Identify the lines in the data below that contain "bodies" and give only how many there are.

::::

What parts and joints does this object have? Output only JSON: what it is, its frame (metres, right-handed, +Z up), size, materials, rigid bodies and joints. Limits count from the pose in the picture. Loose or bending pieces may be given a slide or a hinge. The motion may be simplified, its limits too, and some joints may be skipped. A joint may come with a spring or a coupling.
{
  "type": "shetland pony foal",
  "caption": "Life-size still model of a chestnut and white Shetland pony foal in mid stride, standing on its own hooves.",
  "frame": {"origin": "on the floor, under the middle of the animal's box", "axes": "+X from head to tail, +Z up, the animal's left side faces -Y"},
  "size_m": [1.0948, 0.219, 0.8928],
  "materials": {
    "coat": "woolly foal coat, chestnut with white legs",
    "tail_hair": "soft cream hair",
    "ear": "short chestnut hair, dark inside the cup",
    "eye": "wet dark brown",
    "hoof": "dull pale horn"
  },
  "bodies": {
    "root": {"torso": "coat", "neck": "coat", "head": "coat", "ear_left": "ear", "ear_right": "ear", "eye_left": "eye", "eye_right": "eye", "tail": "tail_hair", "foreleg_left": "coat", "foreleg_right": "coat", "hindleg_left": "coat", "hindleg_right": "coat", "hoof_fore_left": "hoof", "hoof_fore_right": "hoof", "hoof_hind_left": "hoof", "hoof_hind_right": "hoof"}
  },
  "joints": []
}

::::

EXERCISE ANSWER:
2